The hip is probably the most commonly encountered injury of this type but we can see damage to any joint. Damage to some joints is such that the only option is arthrodesis.

Dislocation of the hip can be dealt with in a number of ways and we have to take many factors into account. For instance, what are the chances of the repair being successful ?  With cats, and some dogs we can consider Femoral head and Neck Excision , just as we do with patients suffering from Legge CalvĂ© Perthes.


Other options include returning the 'ball' back into the socket. The main obstacle to the success of simply doing this is keeping it in location.
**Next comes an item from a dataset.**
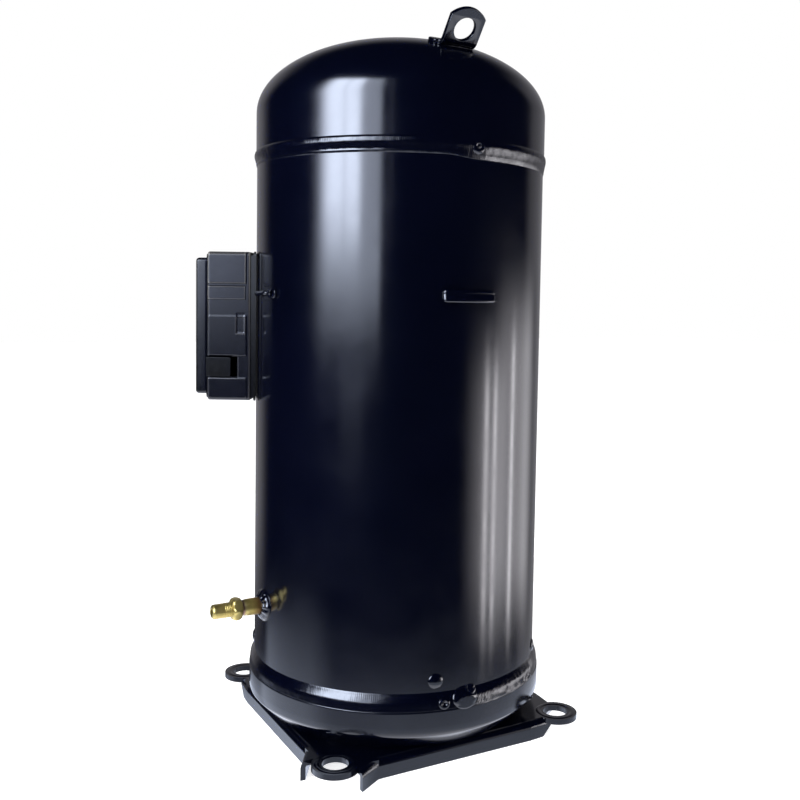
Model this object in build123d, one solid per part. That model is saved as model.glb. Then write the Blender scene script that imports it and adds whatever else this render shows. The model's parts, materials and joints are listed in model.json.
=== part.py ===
from build123d import *
import math
import os

# Scroll compressor: an upright welded steel can on a four-eared base plate, with the scroll pair,
# the crankshaft and the motor inside. Millimetres. Z is up, the origin is on the can's axis at the
# level of the base plate's flange bottoms, and X and Y run along the square of foot holes.
# Angles are degrees about Z from +X.

# ---- driving dimensions ----
SHELL_R = 113.8            # outside of the shell tube
WALL = 4.0
SHELL_IN = SHELL_R - WALL
CAP_R = 114.5              # outside of the top cap
SLIP = 0.05                # gap between the tube and the bottom cap that it stands in
SUMP_R = SHELL_R + SLIP + WALL   # outside of the bottom cap
TOP_SEAM_Z = 441.0
LOW_SEAM_Z = 50.0
TUBE_LOW_Z = 38.0
DOME_Z = 481.5             # where the dome starts to curve
DOME_H = 58.0
PLATE_TOP = 14.0           # top of the base plate
SHEET = 4.0                # base plate sheet
FOOT = 95.25               # half of the foot hole spacing
FOOT_HOLE_R = 9.5
EAR_R = 17.0

LUG_REACH = 80.0           # lifting lug, radius where its tab meets the dome
LUG_ANGLE = -88.5
LUG_LEAN = 11.0            # how far the tab leans outward from the dome's normal
LUG_SHEET = 3.5
LUG_HALF = 14.5
LUG_HEIGHT = 30.2
LUG_HOLE_R = 8.5
LUG_HOLE_UP = 14.3

BOX_ANGLE = 150.0          # terminal box
BOX_Z = 315.0
BOX_W = 76.0
BOX_H = 116.0
BOX_BACK = 114.0
BOX_FRONT = 147.0
COVER_FRONT = 156.5
BOX_WALL = 2.5
ENTRY_R = 10.25            # cable entry

VALVE_Z = 102.0            # access valve, on the -X side
STUD_Z = 341.0
STRAP_Z = 341.0
STRAP_ANGLE = -92.0         # middle of the strap
STRAP_REACH = 10.3
STRAP_H = 9.0
STRAP_OUT = 4.5

SUCTION_ANGLE = 90.0
SUCTION_SOCKET_R = 14.35
SUCTION_OUT = 44.2
STUB_START = 95.0          # inner end of the suction stub, in the scroll's rim
DISCHARGE_ANGLE = 45.0
DISCHARGE_Z = 300.0
DISCHARGE_SOCKET_R = 9.6
DISCHARGE_OUT = 39.2

PITCH = 20.0               # scroll wraps
WRAP = 4.4                 # wrap thickness
ORBIT = 5.5                # crank throw
WRAP_START = 4.2           # roll angles of the involute, radians
WRAP_END = 20.2
THRUST_Z = 390.0           # running face under the orbiting scroll
ORBIT_PLATE_TOP = 400.0
WRAP_TOP = 438.4           # underside of the fixed scroll's plate
FIXED_TOP = 460.0
RUN = 0.05                 # running clearance
TIP = 0.2                  # wrap tip clearance
ORBIT_PLATE_R = 79.0
CAVITY_R = 86.0

MAIN_R = 17.5              # crankshaft journals
LOW_R = 12.5
ROTOR_SHAFT_R = 19.0
PIN_R = 11.0
BUSH_R = 15.0
HUB_R = 24.0

CORE_LOW = 150.0           # motor
CORE_TOP = 250.0
BORE_R = 58.0
ROTOR_R = 57.4
SLOTS = 24
COIL_TOP = 278.0           # end turns of the winding
COIL_LOW = 122.0

BASE_CIRCLE = PITCH / (2 * math.pi)
SUCTION_Z = (ORBIT_PLATE_TOP + WRAP_TOP) / 2


# ---- helpers ----
def turned(points):
    """Solid of revolution about Z from a closed list of (radius, height) corners."""
    return revolve(Plane.XZ * make_face(Polyline(*points, close=True)), Axis.Z)


def ring(inner, outer, low, top):
    """Plain ring between two radii and two heights."""
    return turned([(inner, low), (outer, low), (outer, top), (inner, top)])


def disc(radius, low, top):
    """Round solid on the Z axis between two heights."""
    return Pos(0, 0, (low + top) / 2) * Cylinder(radius, top - low)


def block(x, y, z):
    """Box from three (low, high) pairs."""
    centre = [(low + high) / 2 for low, high in (x, y, z)]
    sides = [high - low for low, high in (x, y, z)]
    return Pos(*centre) * Box(*sides)


def facing(angle, height):
    """Frame on the shell's axis: Z points outward, X runs round the shell, Y is up."""
    turn = math.radians(angle)
    return Plane(
        origin=(0, 0, height),
        x_dir=(-math.sin(turn), math.cos(turn), 0),
        z_dir=(math.cos(turn), math.sin(turn), 0),
    )


def around(solid, angles):
    """The solid repeated about Z at each angle, as a list."""
    return [Rot(0, 0, angle) * solid for angle in angles]


def group(solids):
    """Separate solids kept in one node."""
    return Compound(children=[part for solid in solids for part in solid.solids()])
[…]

People who dislocate their shoulder are very prone to suffering this injury again because of the damage to tissue around the joint, and the same is true of pets.


A variety of options can be used to try & repair the joint.


One option is to drive a pin across the hip joint. It will keep the bones in the right location whilst the tissues around the joint repair themselves, and tighten up.  The pin can then be removed a few weeks later.


Alternative methods are to perform a similar function but using materials such as nylon anchored inside the joint and then on the external surface of the bone.


Obviously the patient has to be exceptionally well rested during recovery so that they do not place too much stress and strain upon the materials use to carry out the repair.


A problem that we encounter with some dogs is that the dislocation has occurred too easily because the socket is 'shallow' as a result of hip dysplasia. In these patients, an option is to consider joint replacement.  This procedure is only performed by certain orthopaedic specialists  and is very costly.